There's a fine line between banning hostile IPs and DOSing yourself. :)

A lot (most?) of the traffic will be arriving on dynamic or shared IP addresses. Just because one packet was hostile, that doesn't mean that all traffic from that address will be hostile. Imagine visiting your parents and not being able to log to your production server just because some script kiddie managed to get most of AOL's proxy IPs on your block list.

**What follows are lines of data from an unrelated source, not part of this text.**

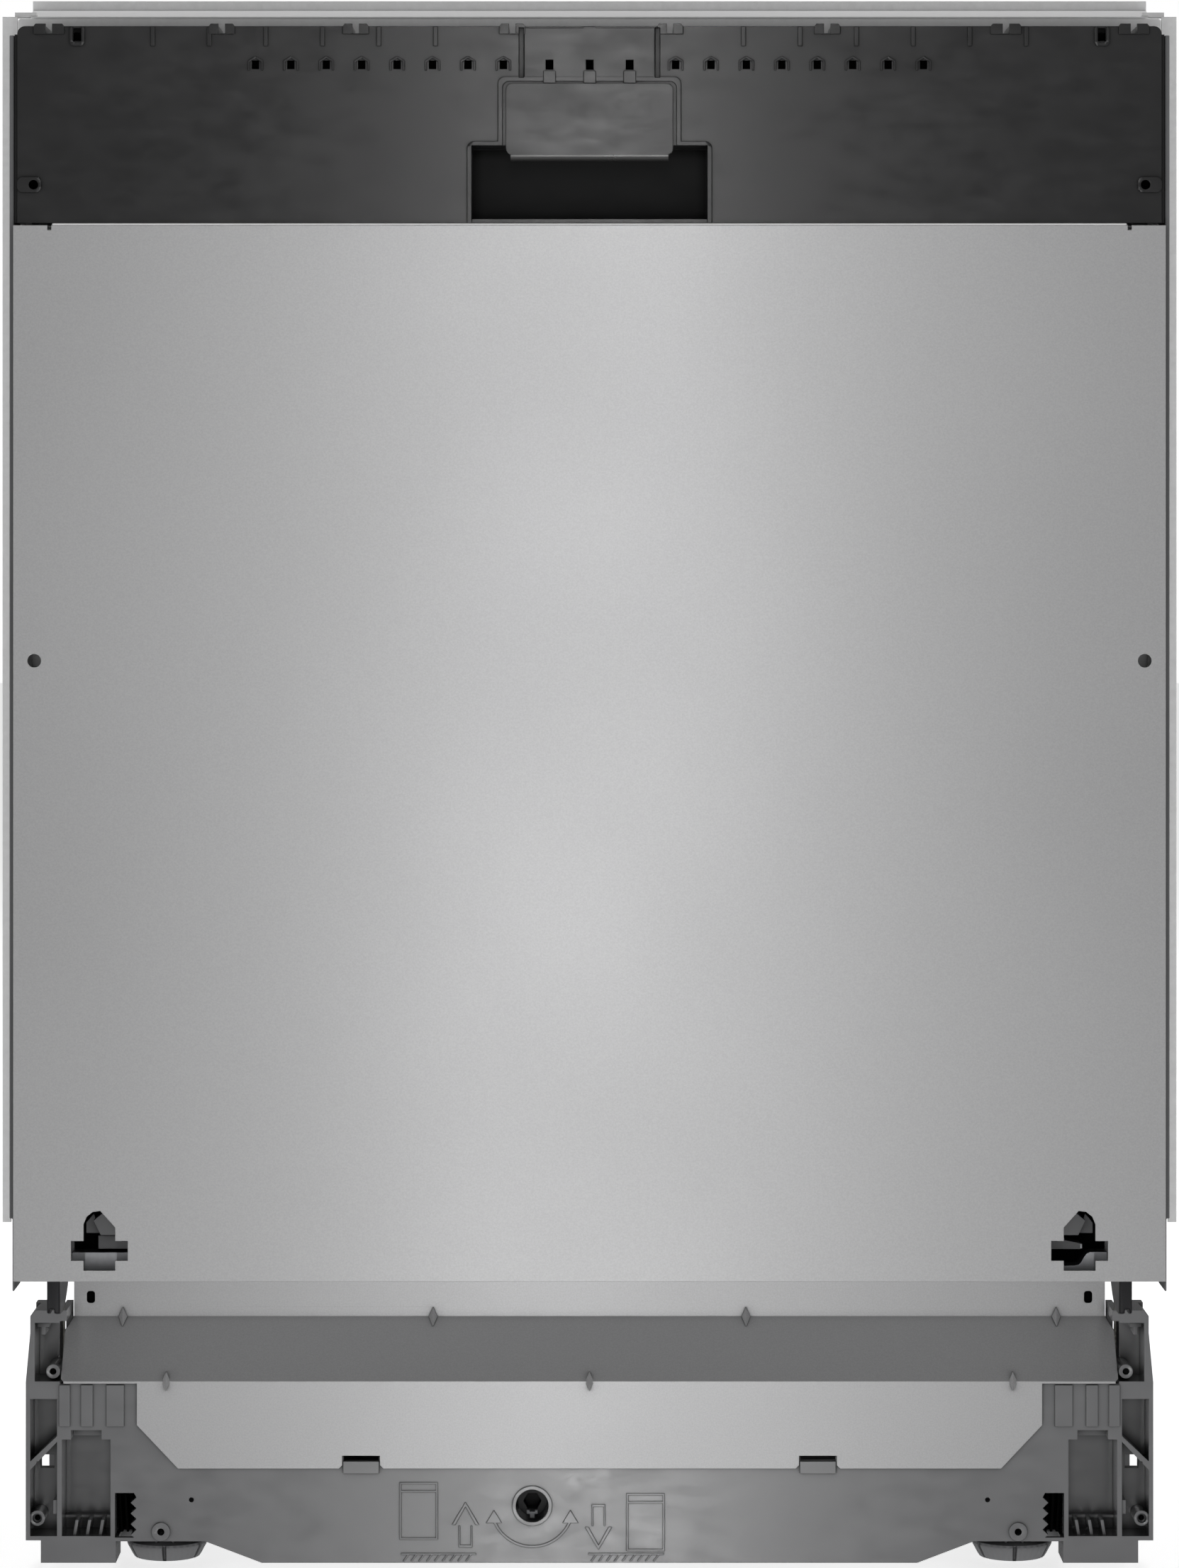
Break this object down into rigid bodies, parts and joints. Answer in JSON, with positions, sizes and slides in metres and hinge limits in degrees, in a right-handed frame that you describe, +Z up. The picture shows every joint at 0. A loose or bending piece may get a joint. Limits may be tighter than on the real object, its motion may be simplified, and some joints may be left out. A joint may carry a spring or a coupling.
{
  "type": "built-in dishwasher",
  "caption": "Built-in dishwasher without furniture front: drop-down steel door with dark fascia, sliding wire racks, spray arms and a plastic base on screw feet.",
  "frame": {"origin": "middle of the footprint, on the floor under the feet", "axes": "+Z up, the door faces -Y, +X is the right side seen from the front"},
  "size_m": [0.598, 0.55, 0.815],
  "materials": {
    "base_plastic": "satin moulded plastic, dark grey",
    "sheet_steel": "satin galvanised sheet, fine grain",
    "tub_steel": "bright stainless sheet",
    "cover_steel": "bright galvanised sheet",
    "zinc_steel": "zinc-plated steel",
    "spring_steel": "oiled spring wire",
    "fascia_plastic": "satin anthracite moulding",
    "strip_plastic": "matte grey moulding",
    "black_plastic": "matte black moulding",
    "grey_plastic": "matte mid-grey moulding",
    "white_plastic": "matte off-white moulding",
    "button_plastic": "gloss grey keys",
    "blue_plastic": "gloss blue cap",
    "coated_wire": "nylon-coated steel wire, light grey",
    "rubber_seal": "matte rubber",
    "insulation_felt": "dark compressed felt",
    "cord_fibre": "braided cord",
    "circuit_board": "green laminate"
  },
  "bodies": {
    "cabinet": {"base_pan": "base_plastic", "base_front": "base_plastic", "kick_sheet": "sheet_steel", "tub_wrap": "tub_steel", "tub_back": "tub_steel", "tub_floor": "tub_steel", "tub_frame": "cover_steel", "door_seal": "rubber_seal", "side_trims": "cover_steel", "top_cover": "cover_steel", "insulation": "insulation_felt", "sump": "black_plastic", "wash_pump": "black_plastic", "drain_pump": "black_plastic", "water_softener": "white_plastic", "inlet_valve": "white_plastic", "power_socket": "black_plastic", "filter_plate": "tub_steel", "hinge_brackets": "zinc_steel", "fixed_rails": "zinc_steel", "latch_striker": "zinc_steel", "spray_feed": "grey_plastic", "spring_cords": "cord_fibre", "door_springs": "spring_steel"},
    "door": {"door_panel": "sheet_steel", "door_side_strips": "strip_plastic", "fascia": "fascia_plastic", "grip_cover": "fascia_plastic", "door_liner": "tub_steel", "door_latch": "black_plastic", "control_board": "circuit_board", "dispenser": "grey_plastic", "hinge_cams": "black_plastic"},
    "upper_rack": {"upper_rack_floor": "coated_wire", "upper_rack_walls": "coated_wire"},
    "lower_rack": {"lower_rack_floor": "coated_wire", "lower_rack_walls": "coated_wire", "cutlery_basket": "grey_plastic"},
    "dispenser_lid": {"dispenser_lid": "white_plastic"},
    "rinse_aid_cap": {"rinse_aid_cap": "blue_plastic"},
    "button_power": {"button_power": "button_plastic"},
    "button_program": {"button_program": "button_plastic"},
    "button_start": {"button_start": "button_plastic"},
    "rail_slides": {"rail_slides": "zinc_steel"},
    "upper_spray_arm": {"upper_spray_arm": "grey_plastic"},
    "cup_shelf_left": {"cup_shelf_left": "grey_plastic"},
    "cup_shelf_right": {"cup_shelf_right": "grey_plastic"},
    "tines_front": {"tines_front": "coated_wire"},
    "tines_rear": {"tines_rear": "coated_wire"},
    "front_wheels": {"front_wheels": "grey_plastic"},
    "rear_wheels": {"rear_wheels": "grey_plastic"},
    "salt_cap": {"salt_cap": "white_plastic"},
    "filter_cylinder": {"filter_cylinder": "grey_plastic"},
    "foot_front_left": {"foot_front_left": "strip_plastic"},
    "foot_front_right": {"foot_front_right": "strip_plastic"},
    "foot_rear": {"foot_rear": "strip_plastic"},
    "adjuster_shaft": {"adjuster_shaft": "black_plastic"},
    "lower_spray_arm": {"lower_spray_arm": "grey_plastic"},
    "pulleys": {"pulleys": "white_plastic"},
    "spring_sliders": {"spring_sliders": "white_plastic"}
  },
  "joints": [
    {"name": "door_hinge", "type": "hinge", "parent": "cabinet", "child": "door", "pos_m": [0, -0.24, 0.185], "axis": [1, 0, 0], "range_deg": [0, 90], "stiffness_Nm_per_rad": 15},
    {"name": "spring_slide", "type": "slide", "parent": "cabinet", "child": "spring_sliders", "axis": [0, -1, 0], "range_m": [0, 0.078], "deforming": ["door_springs"]},
    {"name": "pulley_spin", "type": "hinge", "parent": "cabinet", "child": "pulleys", "pos_m": [0.2726, -0.1784, 0.06], "axis": [1, 0, 0], "range_deg": [-350, 0]},
    {"name": "upper_rack_slide", "type": "slide", "parent": "cabinet", "child": "upper_rack", "axis": [0, -1, 0], "range_m": [0, 0.45]},
    {"name": "rail_slide", "type": "slide", "parent": "cabinet", "child": "rail_slides", "axis": [0, -1, 0], "range_m": [0, 0.225]},
    {"name": "upper_spray_spin", "type": "hinge", "parent": "upper_rack", "child": "upper_spray_arm", "pos_m": [0, 0.01, 0.456], "axis": [0, 0, 1], "continuous": true},
    {"name": "cup_shelf_left_fold", "type": "hinge", "parent": "upper_rack", "child": "cup_shelf_left", "pos_m": [-0.231, 0, 0.575], "axis": [0, -1, 0], "range_deg": [0, 85]},
    {"name": "cup_shelf_right_fold", "type": "hinge", "parent": "upper_rack", "child": "cup_shelf_right", "pos_m": [0.231, 0, 0.575], "axis": [0, 1, 0], "range_deg": [0, 85]},
    {"name": "lower_rack_slide", "type": "slide", "parent": "cabinet", "child": "lower_rack", "axis": [0, -1, 0], "range_m": [0, 0.012]},
    {"name": "front_wheels_spin", "type": "hinge", "parent": "lower_rack", "child": "front_wheels", "pos_m": [0.245, -0.15, 0.216], "axis": [1, 0, 0], "range_deg": [0, 45]},
    {"name": "rear_wheels_spin", "type": "hinge", "parent": "lower_rack", "child": "rear_wheels", "pos_m": [0.245, 0.16, 0.216], "axis": [1, 0, 0], "range_deg": [0, 45]},
    {"name": "tines_front_fold", "type": "hinge", "parent": "lower_rack", "child": "tines_front", "pos_m": [0, -0.06, 0.242], "axis": [-1, 0, 0], "range_deg": [0, 90]},
    {"name": "tines_rear_fold", "type": "hinge", "parent": "lower_rack", "child": "tines_rear", "pos_m": [0, 0.08, 0.242], "axis": [-1, 0, 0], "range_deg": [0, 90]},
    {"name": "lower_spray_spin", "type": "hinge", "parent": "cabinet", "child": "lower_spray_arm", "pos_m": [0, 0.01, 0.213], "axis": [0, 0, 1], "continuous": true},
    {"name": "salt_cap_turn", "type": "hinge", "parent": "cabinet", "child": "salt_cap", "pos_m": [-0.165, 0.07, 0.19], "axis": [0, 0, 1], "range_deg": [0, 450]},
    {"name": "filter_turn", "type": "hinge", "parent": "cabinet", "child": "filter_cylinder", "pos_m": [0.062, -0.034, 0.15], "axis": [0, 0, 1], "range_deg": [0, 90]},
    {"name": "adjuster_spin", "type": "hinge", "parent": "cabinet", "child": "adjuster_shaft", "pos_m": [-0.0294, 0, 0.0333], "axis": [0, 1, 0], "range_deg": [0, 3600]},
    {"name": "rear_foot_slide", "type": "slide", "parent": "cabinet", "child": "foot_rear", "axis": [0, 0, -1], "range_m": [0, 0.0501]},
    {"name": "front_left_foot_slide", "type": "slide", "parent": "cabinet", "child": "foot_front_left", "axis": [0, 0, -1], "range_m": [0, 0.05]},
    {"name": "front_right_foot_slide", "type": "slide", "parent": "cabinet", "child": "foot_front_right", "axis": [0, 0, -1], "range_m": [0, 0.05]},
    {"name": "button_power_press", "type": "slide", "parent": "door", "child": "button_power", "axis": [0, 0, -1], "range_m": [0, 0.001], "stiffness_N_per_m": 600},
    {"name": "button_program_press", "type": "slide", "parent": "door", "child": "button_program", "axis": [0, 0, -1], "range_m": [0, 0.001], "stiffness_N_per_m": 600},
    {"name": "button_start_press", "type": "slide", "parent": "door", "child": "button_start", "axis": [0, 0, -1], "range_m": [0, 0.001], "stiffness_N_per_m": 600},
    {"name": "dispenser_lid_slide", "type": "slide", "parent": "door", "child": "dispenser_lid", "axis": [1, 0, 0], "range_m": [0, 0.066]},
    {"name": "rinse_cap_turn", "type": "hinge", "parent": "door", "child": "rinse_aid_cap", "pos_m": [0.062, -0.222, 0.466], "axis": [0, 1, 0], "range_deg": [0, 90]}
  ],
  "couplings": [
    {"joint": "spring_slide", "follows": "door_hinge", "m_per_rad": 0.0488},
    {"joint": "pulley_spin", "follows": "door_hinge", "ratio": -3.8125},
    {"joint": "upper_rack_slide", "follows": "door_hinge", "m_per_rad": 0.284},
    {"joint": "rail_slide", "follows": "door_hinge", "m_per_rad": 0.142},
    {"joint": "front_wheels_spin", "follows": "lower_rack_slide", "rad_per_m": 59.88},
    {"joint": "rear_wheels_spin", "follows": "lower_rack_slide", "rad_per_m": 59.88},
    {"joint": "rear_foot_slide", "follows": "adjuster_spin", "m_per_rad": 0.000796}
  ]
}
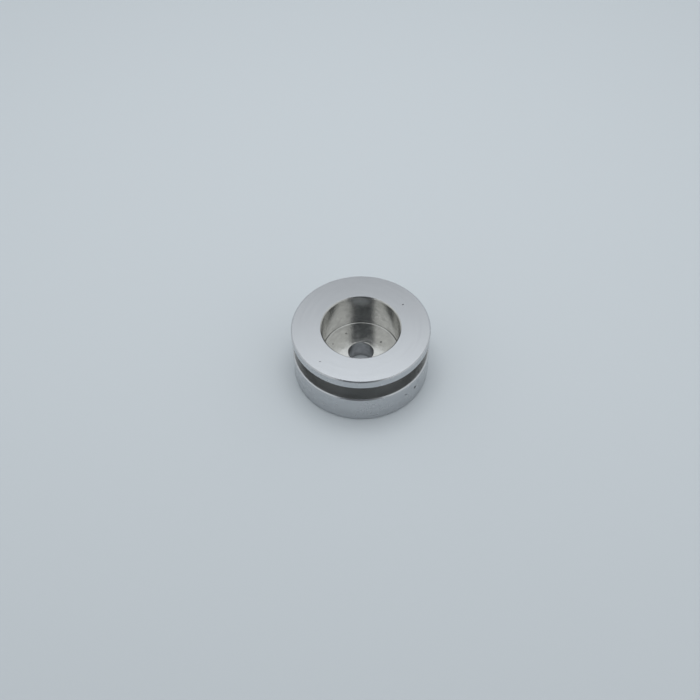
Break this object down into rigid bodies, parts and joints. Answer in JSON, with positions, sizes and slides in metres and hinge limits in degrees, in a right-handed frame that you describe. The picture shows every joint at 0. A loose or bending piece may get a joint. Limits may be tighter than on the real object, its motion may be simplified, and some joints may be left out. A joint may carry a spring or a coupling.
{
  "type": "turned part",
  "caption": "Round aluminium part with a thin top flange, a wide square groove, a thick base, a flat-bottomed bore and a central screw hole.",
  "frame": {"origin": "centre of the underside of the base", "axes": "+Z along the turning axis, out of the bore's mouth"},
  "size_m": [0.03, 0.03, 0.0132],
  "materials": {
    "body": "bright turned, fine circular tool marks"
  },
  "bodies": {
    "root": {"turned_body": "body"}
  },
  "joints": []
}
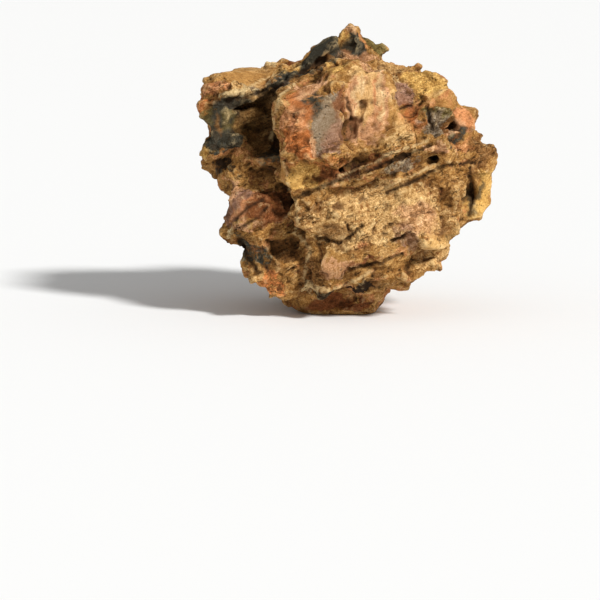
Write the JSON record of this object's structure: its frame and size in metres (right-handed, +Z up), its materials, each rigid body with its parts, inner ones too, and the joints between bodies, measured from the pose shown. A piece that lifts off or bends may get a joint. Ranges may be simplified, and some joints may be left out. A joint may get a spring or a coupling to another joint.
{
  "type": "dragon stone",
  "caption": "Weathered clay-rich aquascape stone with tilted beds, ledges, clefts and a deep side hollow; stands on a small flat foot.",
  "frame": {"origin": "on the surface that the stone stands on, under the middle of its box", "axes": "+Z up, the face with the most relief looks along -Y, +X is the viewer's right"},
  "size_m": [0.1468, 0.1298, 0.1407],
  "materials": {
    "clay_stone": "matt"
  },
  "bodies": {
    "root": {"dragon_stone": "clay_stone"}
  },
  "joints": []
}
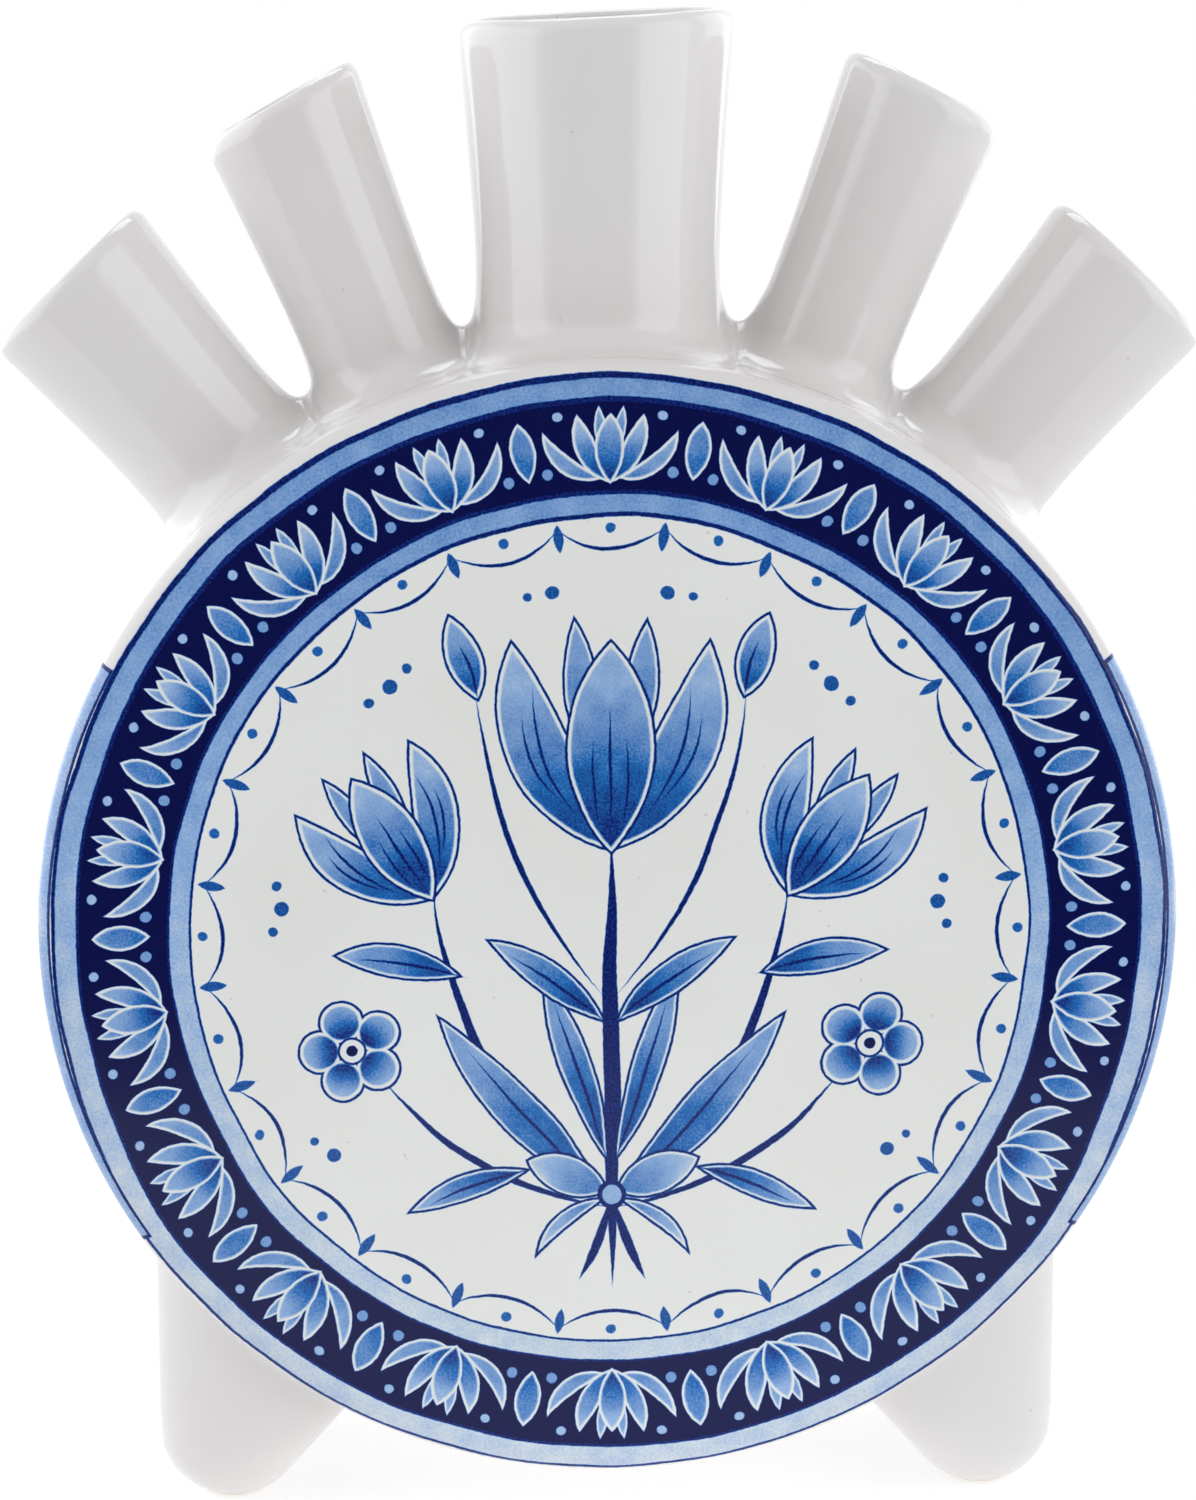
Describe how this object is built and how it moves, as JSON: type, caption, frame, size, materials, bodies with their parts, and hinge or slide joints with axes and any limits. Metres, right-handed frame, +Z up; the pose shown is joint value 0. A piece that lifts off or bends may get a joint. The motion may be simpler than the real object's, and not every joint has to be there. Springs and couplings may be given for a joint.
{
  "type": "tulip vase",
  "caption": "Flat round drum-shaped flower vase on short feet, with a fan of open spouts on top, one for each stem, and a painted blue and white face.",
  "frame": {"origin": "on the table under the middle of the vase: the bottom centre of its bounding box", "axes": "+Z up, +X to the right as the painted front face is seen, -Y out of the front face"},
  "size_m": [0.1928, 0.06, 0.24],
  "materials": {
    "white_glaze": "glossy clear glaze over white tin-glazed earthenware",
    "painted_glaze": "glossy clear glaze over hand-painted cobalt blue on white"
  },
  "bodies": {
    "root": {"front_plate": "painted_glaze", "back_plate": "painted_glaze", "side_wall": "white_glaze", "spout_outer_left": "white_glaze", "spout_inner_left": "white_glaze", "spout_centre": "white_glaze", "spout_inner_right": "white_glaze", "spout_outer_right": "white_glaze", "spout_coil_outer_left": "white_glaze", "spout_coil_inner_left": "white_glaze", "spout_coil_centre": "white_glaze", "spout_coil_inner_right": "white_glaze", "spout_coil_outer_right": "white_glaze", "foot_front_left": "white_glaze", "foot_front_right": "white_glaze", "foot_back_left": "white_glaze", "foot_back_right": "white_glaze", "foot_coil_front_left": "white_glaze", "foot_coil_front_right": "white_glaze", "foot_coil_back_left": "white_glaze", "foot_coil_back_right": "white_glaze"}
  },
  "joints": []
}
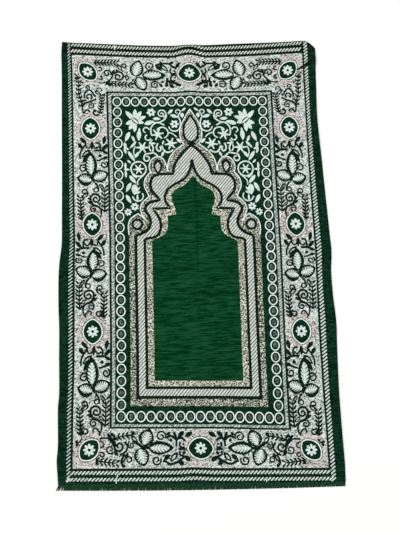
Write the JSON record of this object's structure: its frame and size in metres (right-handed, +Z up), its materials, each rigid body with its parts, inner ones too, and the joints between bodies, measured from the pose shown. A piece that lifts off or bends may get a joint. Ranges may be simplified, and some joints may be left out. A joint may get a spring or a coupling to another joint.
{
  "type": "prayer rug",
  "caption": "Flat woven chenille prayer rug with an arched niche, flowered spandrels, a scroll and leaf border, a turned-under head hem and a short cut fringe along its foot.",
  "frame": {"origin": "on the floor, under the middle of the whole rug", "axes": "+X to the rug's right, +Y along its length towards the tip of the arch, +Z up out of the pile"},
  "size_m": [0.6673, 1.1118, 0.0091],
  "materials": {
    "chenille": "matt woven chenille pile, dark green and cream",
    "fringe_yarn": "matt dark green cut yarn"
  },
  "bodies": {
    "root": {"rug_cloth": "chenille", "bottom_fringe": "fringe_yarn"}
  },
  "joints": []
}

Also, I'm not sure that keeping a list of IPs actually buys you much. Most of the script kiddies responsible for this noise won't bother trying any other attack against you. And a determined attacker would never try something as noisy as a dictionary attack. Presumably he would already know that you're using pubkey authentication and a dictionary attack would be futile anyway.

So... Keeping a list of mostly harmless script kiddie IPs doesn't strike me as a very worthwhile endeavor...?

agree

Posted Mar 6, 2007 19:31 UTC (Tue) by ArbitraryConstant (guest, #42725) [Link]

meh

Just rate-limit SSH connections. You can even simply block IPs that have more than a certain number of failed login attempts in a given period of time.